I don’t think science has truth as its objective. Don’t get me wrong, I think science is an amazing tool that yields amazing results, and it works well as it is. But it’s important to understand what science is, and what it isn’t.

For me, science is a framework through which we build models that make the most accurate predictions possible with the least amount of assumptions. These models are based on our current knowledge, and they help us predict how things behave. But we need to be clear: these models are not reality. They are approximations of reality.

Here’s how I see it: a representation is a simplified but accurate model of something, it reflects the structure of reality. An approximation, on the other hand, doesn't have to reflect reality, it just needs to be functional.

So a scientific model can be useful and predictive, without being truthful. It works because the approximation is good enough for the predictions we care about.

Take Ptolemy, for example. He built a model of the solar system assuming the Sun rotates around the Earth. That assumption was wrong. But the model was still functional, it could predict planetary motion fairly accurately. It wasn’t a representation of reality. It was just an approximation that worked well enough.

Today we have similar cases. Dark matter, for example, is not something we have directly observed. It’s a construct, an invention that fills the gap in our current models. When we calculate how galaxies should rotate based on visible matter, the numbers don’t add up. According to our models, the stars at the edges of galaxies should be moving slower or even be flung off into space due to insufficient gravitational pull from visible matter. But in reality, they move faster and stay bound, which our models can't explain without introducing dark matter. Instead of throwing out the model entirely, we add something unseen to make the math work. That’s dark matter. It’s not a discovered thing, it’s a placeholder that makes the model predict better. It doesn’t mean it’s false, but it shows again that science values functional accuracy over truth.

Of course, you can’t make good predictions if you ignore reality entirely. So scientific models tend to align with observable structures. But that alignment is a byproduct, not the goal. Science needs to be close enough to reality to work, but it doesn’t aim to uncover “truth.” It aims to build efficient, predictive approximations.

This isn’t a flaw in science, it’s what makes it powerful. Science can use imperfect or simplified models to generate real results, even when those models don't reflect reality exactly. That’s not a failure — it’s the method. The goal isn’t to describe reality perfectly, but to build models that are accurate enough to make useful predictions. This is what allows science to grow: by gradually replacing one approximation with another that predicts a little better. It’s not about uncovering truth in one leap, but refining function step by step.

Still, it’s a limitation we should be aware of, especially when it comes to the assumptions baked into scientific models. Just because a model makes good predictions doesn’t mean its underlying assumptions are true. The fact that the Ptolemaic model predicted planetary movement didn’t prove that the Sun revolved around the Earth. It only showed that the approximation worked for the limited context it was applied to.

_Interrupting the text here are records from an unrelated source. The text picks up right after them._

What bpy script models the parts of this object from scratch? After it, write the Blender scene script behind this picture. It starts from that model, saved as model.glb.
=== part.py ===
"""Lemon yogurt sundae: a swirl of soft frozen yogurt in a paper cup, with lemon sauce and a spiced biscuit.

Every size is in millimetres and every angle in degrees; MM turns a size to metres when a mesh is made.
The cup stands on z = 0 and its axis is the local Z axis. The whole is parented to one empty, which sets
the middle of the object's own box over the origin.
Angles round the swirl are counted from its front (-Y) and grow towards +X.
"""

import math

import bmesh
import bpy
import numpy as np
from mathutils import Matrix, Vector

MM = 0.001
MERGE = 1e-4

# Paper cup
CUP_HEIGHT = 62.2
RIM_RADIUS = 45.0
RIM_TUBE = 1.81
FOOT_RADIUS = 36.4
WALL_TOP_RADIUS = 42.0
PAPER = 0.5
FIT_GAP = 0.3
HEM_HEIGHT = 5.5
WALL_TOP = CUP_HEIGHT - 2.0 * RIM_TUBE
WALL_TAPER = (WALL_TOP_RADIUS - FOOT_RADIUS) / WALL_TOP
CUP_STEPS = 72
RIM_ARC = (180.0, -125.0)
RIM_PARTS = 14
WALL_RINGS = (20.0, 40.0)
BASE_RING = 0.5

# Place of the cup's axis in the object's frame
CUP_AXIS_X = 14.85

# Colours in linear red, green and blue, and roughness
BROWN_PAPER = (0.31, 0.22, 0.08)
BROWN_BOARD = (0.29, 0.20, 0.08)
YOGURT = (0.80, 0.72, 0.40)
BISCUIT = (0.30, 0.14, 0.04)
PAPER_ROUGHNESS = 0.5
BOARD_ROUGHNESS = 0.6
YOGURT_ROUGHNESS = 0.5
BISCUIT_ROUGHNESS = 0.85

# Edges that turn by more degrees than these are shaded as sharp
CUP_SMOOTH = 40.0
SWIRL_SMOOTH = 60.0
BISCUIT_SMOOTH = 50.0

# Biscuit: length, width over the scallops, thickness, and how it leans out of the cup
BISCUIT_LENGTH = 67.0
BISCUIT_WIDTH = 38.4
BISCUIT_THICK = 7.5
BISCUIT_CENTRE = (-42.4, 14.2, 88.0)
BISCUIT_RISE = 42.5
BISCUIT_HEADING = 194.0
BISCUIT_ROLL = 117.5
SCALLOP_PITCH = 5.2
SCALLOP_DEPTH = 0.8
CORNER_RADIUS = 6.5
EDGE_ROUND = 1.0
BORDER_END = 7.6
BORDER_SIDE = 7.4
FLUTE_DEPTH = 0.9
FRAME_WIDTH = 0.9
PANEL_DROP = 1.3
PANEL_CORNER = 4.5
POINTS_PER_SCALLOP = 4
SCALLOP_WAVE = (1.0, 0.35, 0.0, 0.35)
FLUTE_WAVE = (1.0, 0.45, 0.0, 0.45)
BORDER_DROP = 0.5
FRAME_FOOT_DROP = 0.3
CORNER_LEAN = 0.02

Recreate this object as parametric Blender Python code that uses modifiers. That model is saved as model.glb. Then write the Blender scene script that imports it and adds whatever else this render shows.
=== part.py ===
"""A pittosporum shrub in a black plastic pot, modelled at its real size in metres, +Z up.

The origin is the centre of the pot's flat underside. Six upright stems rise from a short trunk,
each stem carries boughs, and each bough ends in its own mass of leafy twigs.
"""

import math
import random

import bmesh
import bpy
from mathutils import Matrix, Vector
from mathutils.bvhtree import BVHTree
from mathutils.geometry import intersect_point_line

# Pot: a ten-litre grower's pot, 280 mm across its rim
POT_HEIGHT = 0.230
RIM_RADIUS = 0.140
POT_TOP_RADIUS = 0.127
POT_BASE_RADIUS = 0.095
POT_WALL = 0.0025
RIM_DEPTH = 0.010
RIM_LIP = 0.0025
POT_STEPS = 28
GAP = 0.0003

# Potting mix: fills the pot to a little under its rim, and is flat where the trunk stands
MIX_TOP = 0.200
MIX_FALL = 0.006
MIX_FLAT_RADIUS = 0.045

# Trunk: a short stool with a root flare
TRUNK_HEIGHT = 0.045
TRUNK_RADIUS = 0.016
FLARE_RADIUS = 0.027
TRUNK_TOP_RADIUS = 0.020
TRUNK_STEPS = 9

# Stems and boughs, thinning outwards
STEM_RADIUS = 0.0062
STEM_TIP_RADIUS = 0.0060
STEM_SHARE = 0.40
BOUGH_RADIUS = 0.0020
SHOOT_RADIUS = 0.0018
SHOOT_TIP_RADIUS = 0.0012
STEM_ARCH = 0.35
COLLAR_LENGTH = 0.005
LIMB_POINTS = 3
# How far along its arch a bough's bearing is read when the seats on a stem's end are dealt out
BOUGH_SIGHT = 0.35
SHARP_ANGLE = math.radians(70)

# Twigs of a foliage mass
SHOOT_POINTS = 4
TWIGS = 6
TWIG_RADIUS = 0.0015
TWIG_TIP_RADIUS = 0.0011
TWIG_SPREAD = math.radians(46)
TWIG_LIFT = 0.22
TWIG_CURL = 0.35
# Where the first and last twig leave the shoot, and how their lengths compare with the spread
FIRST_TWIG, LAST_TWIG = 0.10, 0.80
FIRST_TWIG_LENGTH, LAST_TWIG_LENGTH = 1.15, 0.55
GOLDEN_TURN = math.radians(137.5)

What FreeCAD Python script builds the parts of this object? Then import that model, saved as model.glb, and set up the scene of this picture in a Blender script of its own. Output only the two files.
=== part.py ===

This becomes even more important when we hear statements like “there is no inherent meaning to life,” or “consciousness is just a by-product of brain chemistry.” These are not conclusions of science. They are assumptions made for modelling purposes, assumptions that simplify the system and avoid adding unknowns that would reduce predictive power. In many cases, assuming “there is no meaning” results in a cleaner, more functional model. It’s not because science knows there is no meaning, it’s because including meaning complicates the model in ways that don’t improve prediction.

This is a critical distinction. Science isn’t saying “there is no meaning” as a truth claim, it’s saying, “we’re not including meaning in this model, because it doesn’t help us predict outcomes.” That’s not a discovery, it’s a choice. And it’s important to know when science is operating as a model-builder, rather than offering philosophical conclusions.

So what’s the alternative?

I’d say: philosophy. Philosophy isn’t limited by prediction. It’s not trying to build efficient models, it’s trying to explore the structure of thought, meaning, and being itself. It asks questions science can’t: not how the universe behaves, but why anything should matter at all.

And maybe that’s where we need both: science to navigate the surface, philosophy to ask what's underneath.